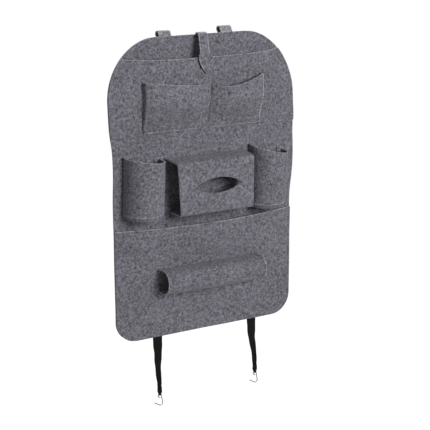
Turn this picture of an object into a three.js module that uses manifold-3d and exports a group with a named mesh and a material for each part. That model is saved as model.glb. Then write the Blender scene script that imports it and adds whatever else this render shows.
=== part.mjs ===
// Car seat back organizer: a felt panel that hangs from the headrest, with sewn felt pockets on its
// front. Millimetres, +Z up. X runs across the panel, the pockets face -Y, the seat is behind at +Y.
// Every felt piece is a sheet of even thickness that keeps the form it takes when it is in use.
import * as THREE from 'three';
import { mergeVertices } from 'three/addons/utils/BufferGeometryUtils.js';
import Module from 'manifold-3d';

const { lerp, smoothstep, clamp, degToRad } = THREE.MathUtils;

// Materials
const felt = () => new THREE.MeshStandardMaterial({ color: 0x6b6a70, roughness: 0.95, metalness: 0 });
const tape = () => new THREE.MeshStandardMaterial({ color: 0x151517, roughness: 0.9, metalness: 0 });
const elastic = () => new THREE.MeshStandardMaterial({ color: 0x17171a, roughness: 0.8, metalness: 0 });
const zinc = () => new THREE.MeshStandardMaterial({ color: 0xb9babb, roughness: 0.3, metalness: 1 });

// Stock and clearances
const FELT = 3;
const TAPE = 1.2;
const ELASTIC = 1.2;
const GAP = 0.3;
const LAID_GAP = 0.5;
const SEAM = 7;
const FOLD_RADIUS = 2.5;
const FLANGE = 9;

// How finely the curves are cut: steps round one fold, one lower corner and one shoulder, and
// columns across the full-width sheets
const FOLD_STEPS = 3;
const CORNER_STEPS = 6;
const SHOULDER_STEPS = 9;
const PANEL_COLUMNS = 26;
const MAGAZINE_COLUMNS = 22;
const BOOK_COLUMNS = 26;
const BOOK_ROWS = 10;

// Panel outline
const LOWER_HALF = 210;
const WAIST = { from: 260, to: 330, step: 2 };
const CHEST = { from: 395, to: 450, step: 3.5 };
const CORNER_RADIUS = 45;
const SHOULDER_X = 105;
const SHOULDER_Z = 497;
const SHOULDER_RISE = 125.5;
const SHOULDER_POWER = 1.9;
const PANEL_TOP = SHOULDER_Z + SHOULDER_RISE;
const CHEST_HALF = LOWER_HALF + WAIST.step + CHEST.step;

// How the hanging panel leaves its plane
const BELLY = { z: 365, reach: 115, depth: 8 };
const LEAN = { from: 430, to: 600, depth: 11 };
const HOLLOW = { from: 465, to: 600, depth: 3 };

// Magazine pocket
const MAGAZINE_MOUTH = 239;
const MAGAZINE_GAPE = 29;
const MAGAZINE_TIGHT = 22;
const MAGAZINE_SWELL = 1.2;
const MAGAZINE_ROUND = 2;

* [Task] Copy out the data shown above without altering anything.

* [Solution for this problem]
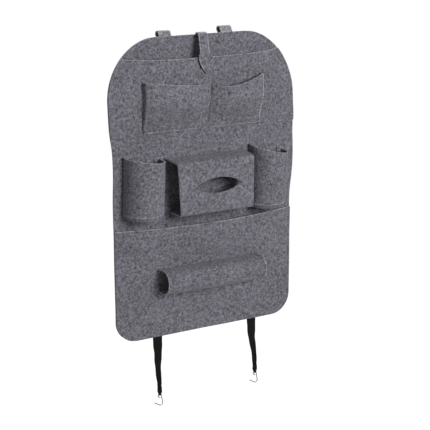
Turn this picture of an object into a three.js module that uses manifold-3d and exports a group with a named mesh and a material for each part. That model is saved as model.glb. Then write the Blender scene script that imports it and adds whatever else this render shows.
=== part.mjs ===
// Car seat back organizer: a felt panel that hangs from the headrest, with sewn felt pockets on its
// front. Millimetres, +Z up. X runs across the panel, the pockets face -Y, the seat is behind at +Y.
// Every felt piece is a sheet of even thickness that keeps the form it takes when it is in use.
import * as THREE from 'three';
import { mergeVertices } from 'three/addons/utils/BufferGeometryUtils.js';
import Module from 'manifold-3d';

const { lerp, smoothstep, clamp, degToRad } = THREE.MathUtils;

// Materials
const felt = () => new THREE.MeshStandardMaterial({ color: 0x6b6a70, roughness: 0.95, metalness: 0 });
const tape = () => new THREE.MeshStandardMaterial({ color: 0x151517, roughness: 0.9, metalness: 0 });
const elastic = () => new THREE.MeshStandardMaterial({ color: 0x17171a, roughness: 0.8, metalness: 0 });
const zinc = () => new THREE.MeshStandardMaterial({ color: 0xb9babb, roughness: 0.3, metalness: 1 });

// Stock and clearances
const FELT = 3;
const TAPE = 1.2;
const ELASTIC = 1.2;
const GAP = 0.3;
const LAID_GAP = 0.5;
const SEAM = 7;
const FOLD_RADIUS = 2.5;
const FLANGE = 9;

// How finely the curves are cut: steps round one fold, one lower corner and one shoulder, and
// columns across the full-width sheets
const FOLD_STEPS = 3;
const CORNER_STEPS = 6;
const SHOULDER_STEPS = 9;
const PANEL_COLUMNS = 26;
const MAGAZINE_COLUMNS = 22;
const BOOK_COLUMNS = 26;
const BOOK_ROWS = 10;

// Panel outline
const LOWER_HALF = 210;
const WAIST = { from: 260, to: 330, step: 2 };
const CHEST = { from: 395, to: 450, step: 3.5 };
const CORNER_RADIUS = 45;
const SHOULDER_X = 105;
const SHOULDER_Z = 497;
const SHOULDER_RISE = 125.5;
const SHOULDER_POWER = 1.9;
const PANEL_TOP = SHOULDER_Z + SHOULDER_RISE;
const CHEST_HALF = LOWER_HALF + WAIST.step + CHEST.step;

// How the hanging panel leaves its plane
const BELLY = { z: 365, reach: 115, depth: 8 };
const LEAN = { from: 430, to: 600, depth: 11 };
const HOLLOW = { from: 465, to: 600, depth: 3 };

// Magazine pocket
const MAGAZINE_MOUTH = 239;
const MAGAZINE_GAPE = 29;
const MAGAZINE_TIGHT = 22;
const MAGAZINE_SWELL = 1.2;
const MAGAZINE_ROUND = 2;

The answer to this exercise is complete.